If we remember that this includes ALL pitches, it’s even more impressive as there is also a trend for the past four years to increase the usage of offspeed and breaking pitches, bringing down the overall average.
This means that there are fewer fastballs thrown, but the ones that are, are faster than before. One way to check this is by looking for the percentage of all pitches that are faster than a certain high threshold, 100 mph, and more for example, per year.
We can conclude that pitchers are not setting new max velocity records every season (orange line), it is just that the percentage of pitches equal to or greater than 100 mph, in this example (green line), is increasing each year, skewing the average.
In fact, at 0.25%, this season we are close to setting the highest percentage of pitches beyond 100 mph, currently belonging to the 2016 season at 0.27%.
Now, is this emphasis on sonic barrier-breaking pitches justified?

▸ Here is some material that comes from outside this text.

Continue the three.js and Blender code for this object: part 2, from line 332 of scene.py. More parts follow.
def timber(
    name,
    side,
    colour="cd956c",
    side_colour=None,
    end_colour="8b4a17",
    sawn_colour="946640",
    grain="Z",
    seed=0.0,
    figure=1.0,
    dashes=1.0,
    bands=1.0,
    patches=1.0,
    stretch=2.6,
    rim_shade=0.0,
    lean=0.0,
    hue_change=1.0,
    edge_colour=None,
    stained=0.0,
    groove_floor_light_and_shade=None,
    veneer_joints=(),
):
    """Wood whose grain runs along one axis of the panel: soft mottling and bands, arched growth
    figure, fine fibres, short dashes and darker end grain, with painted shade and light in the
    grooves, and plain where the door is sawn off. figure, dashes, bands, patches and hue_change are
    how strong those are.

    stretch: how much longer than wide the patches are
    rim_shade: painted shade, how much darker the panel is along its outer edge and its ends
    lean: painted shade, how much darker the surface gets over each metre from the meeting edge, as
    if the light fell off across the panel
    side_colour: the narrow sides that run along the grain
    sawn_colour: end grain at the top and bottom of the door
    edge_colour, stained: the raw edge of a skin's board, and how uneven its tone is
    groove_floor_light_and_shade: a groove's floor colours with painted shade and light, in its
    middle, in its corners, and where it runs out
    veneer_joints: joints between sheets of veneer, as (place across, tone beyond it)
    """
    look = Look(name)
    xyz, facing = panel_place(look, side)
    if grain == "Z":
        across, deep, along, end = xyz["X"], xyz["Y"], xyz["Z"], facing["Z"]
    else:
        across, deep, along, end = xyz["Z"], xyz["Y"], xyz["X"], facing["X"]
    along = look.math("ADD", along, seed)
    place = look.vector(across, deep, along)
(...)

What’s the impact on the run prevention process from this power paradigm?
First, let’s do a quick check:
MLB is facing some sort of “crisis” as there are fewer and fewer batted ball events that end in a safe play for the hitter; the .237 Batting Average (blue line, all pitches) is the lowest in a long time and has decreased significantly since 2015 when it was .254.
We can also confirm from the graph that, from “easiest” to bat (of course, easy is relative) to hardest, breaking pitches are the toughest, then there are the offspeed throws, and finally, fastballs are the most safely hit pitches.

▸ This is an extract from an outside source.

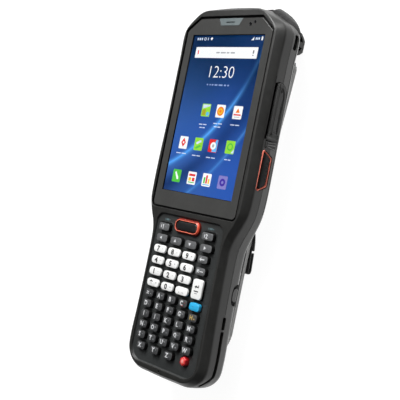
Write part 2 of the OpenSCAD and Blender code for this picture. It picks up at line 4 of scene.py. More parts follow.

In terms of wOBA produced against these types of pitches, we can do another quick check:
It all checks out, so let’s move on and look at wOBA but for different velocity intervals for fastballs, as we want to assess what happens when there are significant speed increases.
Here is where things get even more interesting: the two first intervals, 90 to 92 mph (orange line) and 92 to 94mph (white line), intertwine for the past six seasons, making a case for saying that the advantage in throwing at the upper end of the 90-94 mph range is minimal or non-existent.
The third interval, 94 to 96 mph pitches (yellow line), seems to be pretty stable, allowing around a .330 wOBA. That’s almost seven percent better than the previous step.
The fourth interval, 96 to 98 mph, offers another 7% improvement, too. So yes, pitching faster does have an impact on hitting results.
But it is in the last interval, pitches faster than 98 mph (green line) where we find the biggest improvement on the expected outcomes. On average, pitchers allow a wOBA which is 16% better (lower) than in the 96 to 98 mph bucket. Sixteen percent!
This has a couple of implications: first, throwing fastballs 100 mph and faster is a huge advantage for any pitcher able to do it (duh!). And second, 94 to 96 mph looks like (I’m not controlling for a lot of variables, that’s why the hesitation to categorically affirm it) the minimum desirable sweet spot.
We all know that we must be very vigilant on the speed that a pitcher shows, that’s one of the easiest ways to evaluate performance.
This works not only to check on pitchers having problems and that are suffering from any kind of variance, but also works when fantasy managers are looking for an interesting option from the waiver wire. Look for pitchers that are not only increasing their velocity but are also moving into a better velocity range.
Remember, it’s good to improve the velo, but it is not enough to do it within 91 to 93 mph, for example. We have seen that 94 mph is the main hurdle a pitcher must conquer to start expecting significant enough results.
One player that is an example of this is Tyler Mahle. It was only, among some other tweaks, when the right-hander got into the 94 mph range with his 4-seamer (93.9 in 2020 and 94.3 in 2021) that his results improved. A heater around 92-93 mph was just not enough.
There is another pitcher that could clearly benefit from a small bump and would leave the dreaded 90-to-94-mph zone: Griffin Canning.
In 2019, his debut season, Canning had a 4.58 ERA while his xERA was a little better at 3.94. He also averaged 93.9 mph with his four-seamer. Last season his heater’s velocity dropped to 92.7 mph. Even though his ERA went down to 3.99, his SIERA, xERA, FIP, and WHIP all got worse or did not improve.
Earlier, we saw how the 2020 league-wide velocity decrease worsened the results in wOBA & batting average against, we can see in Canning’s case, that it also had a big impact on his Whiff% on his four-seamer:
For a pitcher, like Canning, who uses his fastball 40% of the time, these extra few tenths of a mile, that would get him out of the 90-94 velocity range, are extremely important. It could mean the difference between mediocre performances or the possibility of a breakout.